BEGIN DATA BLOCK

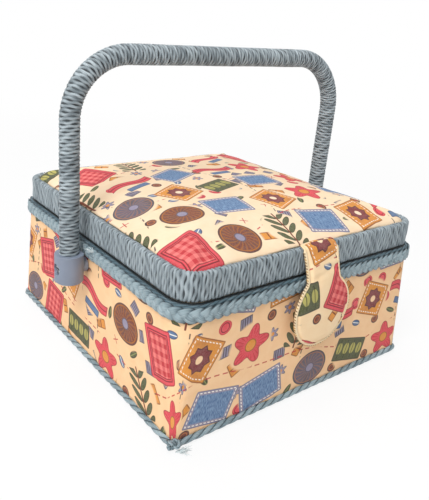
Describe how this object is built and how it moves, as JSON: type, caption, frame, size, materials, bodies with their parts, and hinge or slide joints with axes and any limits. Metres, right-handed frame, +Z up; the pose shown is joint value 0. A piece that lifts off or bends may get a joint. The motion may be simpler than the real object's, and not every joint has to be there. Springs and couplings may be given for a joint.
{
  "type": "sewing box",
  "caption": "Square fabric-covered sewing box with a padded hinged lid, a magnetic tab, a wound swinging bail handle and a lift-out compartment tray.",
  "frame": {"origin": "centre of the box's underside, on the table", "axes": "+Z up, -Y towards the closing tab (the front), X along the handle's pivot line"},
  "size_m": [0.24, 0.2189, 0.2029],
  "materials": {
    "printed_fabric": "woven cotton, matt",
    "paper_cord": "twisted blue-grey paper cord",
    "fibreboard": "raw grey board",
    "satin_lining": "plain cream satin",
    "base_paper": "plain blue-grey paper, pasted on",
    "hinge_cloth": "plain blue-grey tape",
    "blue_plastic": "moulded, matt",
    "steel": "plated",
    "nickel": "nickel plated",
    "tray_plastic": "translucent white moulding"
  },
  "bodies": {
    "box": {"bottom_cover": "base_paper", "base_board": "fibreboard", "wall_board": "fibreboard", "outer_cover": "printed_fabric", "base_cord": "paper_cord", "rim_braid": "paper_cord", "body_lining": "satin_lining", "floor_pad": "satin_lining", "tray_rest_left": "fibreboard", "tray_rest_right": "fibreboard", "spacer_left": "blue_plastic", "spacer_right": "blue_plastic", "pivot_screw_left": "steel", "pivot_screw_right": "steel", "pivot_nut_left": "steel", "pivot_nut_right": "steel", "snap_plate": "nickel", "hinge_tape_lower": "hinge_cloth"},
    "lid": {"lid_binding": "paper_cord", "lid_hoop": "fibreboard", "lid_board": "fibreboard", "lid_lining": "satin_lining", "lid_pocket": "satin_lining", "pocket_hem": "satin_lining", "lid_cushion": "printed_fabric", "hinge_tape_upper": "hinge_cloth", "tab_root": "printed_fabric"},
    "tab": {"closure_tab": "printed_fabric", "tab_backing": "printed_fabric", "snap_magnet": "nickel"},
    "handle": {"handle_grip": "paper_cord", "ferrule_left": "blue_plastic", "ferrule_right": "blue_plastic"},
    "tray": {"tray": "tray_plastic"}
  },
  "joints": [
    {"name": "lid_hinge", "type": "hinge", "parent": "box", "child": "lid", "pos_m": [0, 0.1031, 0.08405], "axis": [-1, 0, 0], "range_deg": [0, 34]},
    {"name": "tab_hinge", "type": "hinge", "parent": "lid", "child": "tab", "pos_m": [0, -0.10125, 0.1042], "axis": [-1, 0, 0], "range_deg": [0, 100]},
    {"name": "handle_swing", "type": "hinge", "parent": "box", "child": "handle", "pos_m": [0, 0, 0.0682], "axis": [1, 0, 0], "range_deg": [-110, 110]},
    {"name": "tray_lift", "type": "slide", "parent": "box", "child": "tray", "axis": [0, 0, 1], "range_m": [0, 0.0055]}
  ]
}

END DATA BLOCK

PROBLEM STATEMENT:
Copy the data above exactly. Every line must be included.

THE RESPONSE:
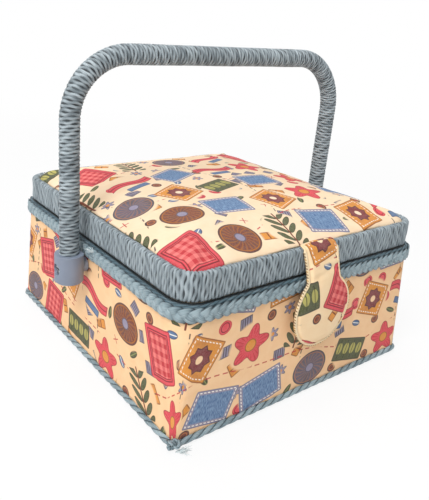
Describe how this object is built and how it moves, as JSON: type, caption, frame, size, materials, bodies with their parts, and hinge or slide joints with axes and any limits. Metres, right-handed frame, +Z up; the pose shown is joint value 0. A piece that lifts off or bends may get a joint. The motion may be simpler than the real object's, and not every joint has to be there. Springs and couplings may be given for a joint.
{
  "type": "sewing box",
  "caption": "Square fabric-covered sewing box with a padded hinged lid, a magnetic tab, a wound swinging bail handle and a lift-out compartment tray.",
  "frame": {"origin": "centre of the box's underside, on the table", "axes": "+Z up, -Y towards the closing tab (the front), X along the handle's pivot line"},
  "size_m": [0.24, 0.2189, 0.2029],
  "materials": {
    "printed_fabric": "woven cotton, matt",
    "paper_cord": "twisted blue-grey paper cord",
    "fibreboard": "raw grey board",
    "satin_lining": "plain cream satin",
    "base_paper": "plain blue-grey paper, pasted on",
    "hinge_cloth": "plain blue-grey tape",
    "blue_plastic": "moulded, matt",
    "steel": "plated",
    "nickel": "nickel plated",
    "tray_plastic": "translucent white moulding"
  },
  "bodies": {
    "box": {"bottom_cover": "base_paper", "base_board": "fibreboard", "wall_board": "fibreboard", "outer_cover": "printed_fabric", "base_cord": "paper_cord", "rim_braid": "paper_cord", "body_lining": "satin_lining", "floor_pad": "satin_lining", "tray_rest_left": "fibreboard", "tray_rest_right": "fibreboard", "spacer_left": "blue_plastic", "spacer_right": "blue_plastic", "pivot_screw_left": "steel", "pivot_screw_right": "steel", "pivot_nut_left": "steel", "pivot_nut_right": "steel", "snap_plate": "nickel", "hinge_tape_lower": "hinge_cloth"},
    "lid": {"lid_binding": "paper_cord", "lid_hoop": "fibreboard", "lid_board": "fibreboard", "lid_lining": "satin_lining", "lid_pocket": "satin_lining", "pocket_hem": "satin_lining", "lid_cushion": "printed_fabric", "hinge_tape_upper": "hinge_cloth", "tab_root": "printed_fabric"},
    "tab": {"closure_tab": "printed_fabric", "tab_backing": "printed_fabric", "snap_magnet": "nickel"},
    "handle": {"handle_grip": "paper_cord", "ferrule_left": "blue_plastic", "ferrule_right": "blue_plastic"},
    "tray": {"tray": "tray_plastic"}
  },
  "joints": [
    {"name": "lid_hinge", "type": "hinge", "parent": "box", "child": "lid", "pos_m": [0, 0.1031, 0.08405], "axis": [-1, 0, 0], "range_deg": [0, 34]},
    {"name": "tab_hinge", "type": "hinge", "parent": "lid", "child": "tab", "pos_m": [0, -0.10125, 0.1042], "axis": [-1, 0, 0], "range_deg": [0, 100]},
    {"name": "handle_swing", "type": "hinge", "parent": "box", "child": "handle", "pos_m": [0, 0, 0.0682], "axis": [1, 0, 0], "range_deg": [-110, 110]},
    {"name": "tray_lift", "type": "slide", "parent": "box", "child": "tray", "axis": [0, 0, 1], "range_m": [0, 0.0055]}
  ]
}